His Honour also referred to John Holland v RTA  NSWCA 19 at ;  and  where Hodgson JA observed that a mere failure by the adjudicator through error to consider a provision of the Act, the contract or a submission does not invalidate the adjudication determination and that an omission by the adjudicator to consider a submission could not even conceivably justify a finding that the adjudicator did not make a bona fide attempt to exercise the relevant power.
In Downer Construction (Australia) Pty Ltd v Energy Australia  NSWCA 49 it was held that an adjudicator is required to make a determination within the parameters of the payment claim, but the determination of the parameters of the payment claim is a matter for the Adjudicator and a reasonable but erroneous decision does not invalidate the adjudication determination.
UNDERSTANDING THE ADJUDICATORS TASK
The manifest unhappiness that exists in the industry relating to the quality of the decisions of adjudicators perhaps arises out of a misunderstanding of their task and the objectives of the Act.
Adjudicators are not judges and in some circumstances they are not even lawyers of any significant judicial standing. They are called upon within a short space of time to make a decision on matters generally involving complex matters of law and fact. Anyone who has ever been concerned with a construction dispute will know how difficult those cases are and will be aware of the mountains of paper that have to be carefully read to properly present a construction case which can take weeks of evidence to resolve.

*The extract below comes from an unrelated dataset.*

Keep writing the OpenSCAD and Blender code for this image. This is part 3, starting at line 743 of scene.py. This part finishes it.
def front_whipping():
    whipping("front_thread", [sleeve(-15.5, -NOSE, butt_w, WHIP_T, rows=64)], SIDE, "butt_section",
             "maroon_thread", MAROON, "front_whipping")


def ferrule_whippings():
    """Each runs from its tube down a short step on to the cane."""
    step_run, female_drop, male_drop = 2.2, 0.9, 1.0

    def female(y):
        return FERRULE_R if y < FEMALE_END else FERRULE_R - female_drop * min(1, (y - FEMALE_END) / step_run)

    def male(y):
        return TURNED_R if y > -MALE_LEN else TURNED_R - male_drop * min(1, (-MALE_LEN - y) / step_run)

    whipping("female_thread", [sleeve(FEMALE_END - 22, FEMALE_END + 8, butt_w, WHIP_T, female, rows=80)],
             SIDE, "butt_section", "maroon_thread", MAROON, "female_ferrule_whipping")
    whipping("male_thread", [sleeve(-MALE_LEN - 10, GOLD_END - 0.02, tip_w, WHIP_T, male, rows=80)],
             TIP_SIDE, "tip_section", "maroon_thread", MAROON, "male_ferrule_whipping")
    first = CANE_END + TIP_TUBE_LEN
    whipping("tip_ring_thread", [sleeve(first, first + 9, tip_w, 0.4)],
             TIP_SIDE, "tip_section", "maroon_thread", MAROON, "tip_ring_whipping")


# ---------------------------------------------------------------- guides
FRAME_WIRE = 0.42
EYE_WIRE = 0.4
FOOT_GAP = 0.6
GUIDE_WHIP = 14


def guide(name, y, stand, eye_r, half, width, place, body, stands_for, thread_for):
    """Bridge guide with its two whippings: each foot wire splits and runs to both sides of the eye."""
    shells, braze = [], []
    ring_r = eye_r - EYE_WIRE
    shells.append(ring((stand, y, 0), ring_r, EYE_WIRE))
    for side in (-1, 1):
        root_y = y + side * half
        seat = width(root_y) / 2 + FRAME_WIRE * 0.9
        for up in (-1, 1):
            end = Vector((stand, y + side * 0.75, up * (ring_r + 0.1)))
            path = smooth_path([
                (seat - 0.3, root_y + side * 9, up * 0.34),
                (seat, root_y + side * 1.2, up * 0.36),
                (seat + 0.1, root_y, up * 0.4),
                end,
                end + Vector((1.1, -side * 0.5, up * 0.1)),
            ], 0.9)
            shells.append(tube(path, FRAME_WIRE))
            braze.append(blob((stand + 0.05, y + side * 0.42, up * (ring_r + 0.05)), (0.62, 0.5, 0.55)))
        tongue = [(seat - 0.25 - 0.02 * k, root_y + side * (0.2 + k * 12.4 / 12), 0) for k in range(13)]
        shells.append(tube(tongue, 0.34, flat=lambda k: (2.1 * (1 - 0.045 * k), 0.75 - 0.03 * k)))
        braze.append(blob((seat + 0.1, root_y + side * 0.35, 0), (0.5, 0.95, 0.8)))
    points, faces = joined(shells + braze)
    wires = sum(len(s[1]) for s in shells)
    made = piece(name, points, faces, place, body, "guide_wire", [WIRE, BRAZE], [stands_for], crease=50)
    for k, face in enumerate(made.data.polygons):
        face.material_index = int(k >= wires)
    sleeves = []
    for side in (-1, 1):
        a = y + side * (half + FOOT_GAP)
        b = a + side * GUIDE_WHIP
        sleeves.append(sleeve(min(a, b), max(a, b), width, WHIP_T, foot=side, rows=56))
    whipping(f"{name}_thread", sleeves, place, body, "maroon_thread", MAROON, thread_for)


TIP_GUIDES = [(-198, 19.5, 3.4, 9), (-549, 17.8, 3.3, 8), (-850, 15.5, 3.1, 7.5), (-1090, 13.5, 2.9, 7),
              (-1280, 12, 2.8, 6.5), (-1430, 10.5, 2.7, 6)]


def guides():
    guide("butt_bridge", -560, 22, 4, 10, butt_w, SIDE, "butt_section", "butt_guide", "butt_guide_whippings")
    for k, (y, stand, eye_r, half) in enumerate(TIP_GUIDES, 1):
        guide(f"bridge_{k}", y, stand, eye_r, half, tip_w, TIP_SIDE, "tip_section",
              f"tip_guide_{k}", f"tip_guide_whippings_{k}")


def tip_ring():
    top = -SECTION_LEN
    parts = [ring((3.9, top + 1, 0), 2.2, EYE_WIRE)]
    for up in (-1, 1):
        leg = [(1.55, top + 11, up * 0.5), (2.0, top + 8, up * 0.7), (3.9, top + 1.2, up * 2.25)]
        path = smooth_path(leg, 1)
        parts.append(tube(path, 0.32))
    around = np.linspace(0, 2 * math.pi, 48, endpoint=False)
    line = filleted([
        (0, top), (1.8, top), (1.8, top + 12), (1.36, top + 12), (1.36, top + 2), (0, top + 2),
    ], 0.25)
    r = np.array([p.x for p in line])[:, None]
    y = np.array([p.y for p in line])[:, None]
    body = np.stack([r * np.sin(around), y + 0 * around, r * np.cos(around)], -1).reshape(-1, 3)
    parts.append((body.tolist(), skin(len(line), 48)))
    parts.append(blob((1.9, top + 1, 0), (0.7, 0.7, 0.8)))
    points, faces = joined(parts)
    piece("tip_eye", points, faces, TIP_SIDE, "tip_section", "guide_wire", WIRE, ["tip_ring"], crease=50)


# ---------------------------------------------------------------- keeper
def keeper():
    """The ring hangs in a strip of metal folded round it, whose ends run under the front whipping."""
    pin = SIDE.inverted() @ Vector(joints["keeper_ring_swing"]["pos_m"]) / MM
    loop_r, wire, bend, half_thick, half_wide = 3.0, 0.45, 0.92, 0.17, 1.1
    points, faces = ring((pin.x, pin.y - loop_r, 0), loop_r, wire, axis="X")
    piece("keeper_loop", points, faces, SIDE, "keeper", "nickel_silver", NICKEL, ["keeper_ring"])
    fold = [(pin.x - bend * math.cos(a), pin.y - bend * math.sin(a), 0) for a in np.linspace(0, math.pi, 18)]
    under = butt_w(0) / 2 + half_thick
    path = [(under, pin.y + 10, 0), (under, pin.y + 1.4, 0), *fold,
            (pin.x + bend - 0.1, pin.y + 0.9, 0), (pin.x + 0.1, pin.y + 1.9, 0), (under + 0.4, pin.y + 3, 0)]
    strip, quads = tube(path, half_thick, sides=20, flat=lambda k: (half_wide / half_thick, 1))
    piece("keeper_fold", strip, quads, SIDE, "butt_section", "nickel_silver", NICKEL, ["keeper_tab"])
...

The adjudicator does not have this luxury. Adjudicators are put under enormous pressure to make a finding, encouraged by the notion that the Act is there to ensure that money flows to the entity that has performed work. Their function is how much money should be paid, rather than whether money should be paid. The system, it is said, will permit the debate of the latter question in another forum. For that reason the payment is at best an interim payment that may not even be predicated upon a recognised cause of action.
The adjudicator’s task is reinforced by the following principles reiterated by Einstein J in OFM (supra):
(a) The Act is intended to ensure that disputes are resolved quickly and with minimal opportunity for court involvement: Brodyn Pty Ltd t/as Time Cost and Quality v Davenport & Anor (2004) 61 NSWLR 421.

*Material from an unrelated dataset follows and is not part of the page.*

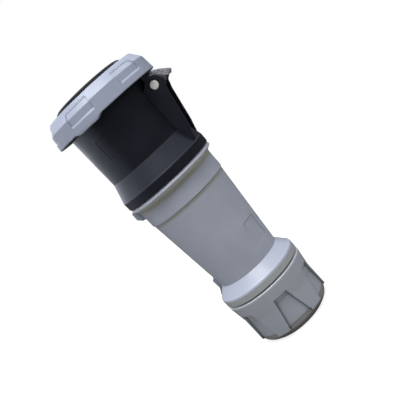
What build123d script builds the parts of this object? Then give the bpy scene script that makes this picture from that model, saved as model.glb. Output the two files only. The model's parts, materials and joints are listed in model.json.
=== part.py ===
from build123d import *
from math import cos, radians, sin, sqrt
import os

os.makedirs("parts", exist_ok=True)

# Frame: the axis is Z, the lid end is up, the gland end stands on z = 0, the hinge is on +X.
# Heights are stacked from the gland's end face up to the lid.
# Fits, clearances and edges
run_fit = 0.08          # pin in a turning hole, radial
slide_gap = 0.35        # between pieces that slide past each other
turn_gap = 0.4          # between pieces that turn on each other
seat_gap = 0.3          # seal face over the rim it closes on
edge_break = 0.6        # small edges
moulded_edge = 1.0      # larger moulded edges
root = 1.5              # how far a fused piece reaches into its carrier
cut_over = 5.0          # how far a cut runs past the surface
same_place = 0.01       # edges this close to a place are at it
far_out = 80.0          # beyond every outside, for cuts that run out

# Cable gland
gland_end_in = 7.0      # end ring inside the nut's shoulder, at the face it stands on
end_ring_h = 11.8       # end ring, from its face to the nut's recess floors
end_seat = 3.2          # how far the end ring's plug reaches into the nut
end_wall = 5.0          # wall of the end ring round the cable and at its plug
end_plug_in = 6.2       # its plug inside the nut's shoulder
end_round_z = 2.9       # where the end ring's round is fullest
end_round_in = 3.1      # its round inside the nut's shoulder
rib_reach = 4.0         # nut's ribs beyond the recess floors
nut_top = 58.6
nut_in = 0.1            # nut's front lip inside the flange
nut_draft = 2.9         # nut over the ribs at the end, inside its lip
nut_lip_h = 3.4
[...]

(b) The Act reflects an understanding that cash–flow is the life blood of the construction industry: Amflo Constructions Pty Ltd v Jefferies  NSWSC 856 at .
(c) The Act requires a respondent to ‘pay now and argue later’: Multiplex Constructions Pty Ltd v Luikens  NSWSC 1140.
For these reasons judges are reluctant to permit exceptions to the general rule that adjudication determinations are final and not open for review by the court because the parties can commence separate proceedings to determine the substantive issues: Shell Refining (Australia)
Pty Ltd v AJ Mayr Engineering Pty Ltd  NSWSC 94 at  where it was held that overwhelmingly the weight was against the grant of an interlocutory injunction and that relief is only available where rights will be rendered nugatory and where an entity will suffer irreparable prejudice.
The exclusion of the recognised financial institution from the operation of the Act is perhaps more theoretical than real. The system of adjudication under the Act undermines of the exclusion of loan agreements by recognised financial institutions under section 7(2)(a) of the Act.
The path taken by Einstein J in Over Fifty Mutual Friendly Society Ltd & Anor v Smithies & Ors  NSWSC 291 will result in a financier having to closely monitor his choices in a distressed project. It may be more prudent to wind–up the project as step–in rights may be treated as an arrangement under which the financier may obtain an undertaking from subcontractors to carry out construction work for the financier rather than the normal prudent business approach of a financier acting to ensure that loan funds are properly used (not diverted) and the integrity of its security (upon which the financier’s investors rely) is maintained. This will make all financier’s vulnerable to a fairly tortured one–sided approach focused on ordering payment to unpaid trade contractors by who–ever has means to pay without regard to the absence of a contract or other legally binding agreement between the financier and the party carrying out the work.
The answer perhaps lies in revisiting the project financing documentation (subject to constraints under section 34 of the Act) and in ensuring that all conduct, when exercising step in rights in the event of defaults or poor performance of a borrower, is clearly documented and communicated as steps taken under and as part of the loan agreement between the financier and the borrower. Acknowledgements from subcontractors that they have been advised that this is happening and that the financier is not assuming any role or liability in relation to the carrying out of construction work will assist in managing the financier’s exposure to liability under the Act but will not eliminate such risk of liability.
Alternatively the big end of town should visit Canberra. This is a debate for another day.
1. The immediate background for the Act in NSW was an October 1996 Government Green Paper entitled ‘Security of Payment’. That paper initiated a debate that culminated in a reform package in February 1999 that included the tabling of a Bill for security of payment modeled on UK legislation.
2. In Tasmania (which is considering the adoption of similar legislation), in a June 2006 report ‘Security of Payment in the Tasmanian Construction Industry’, a survey conducted by the authors of the report found that 43% of the surveyed industry participants had suffered security of payment problems in the last financial year and the late payment, partial payment or non–payment of payment claims had seriously impaired the financial position of about 25%.
3. Most subcontractors were engaged by subcontract to a head contractor party (now insolvent). The head contractor was engaged by contract to OFM’s borrower.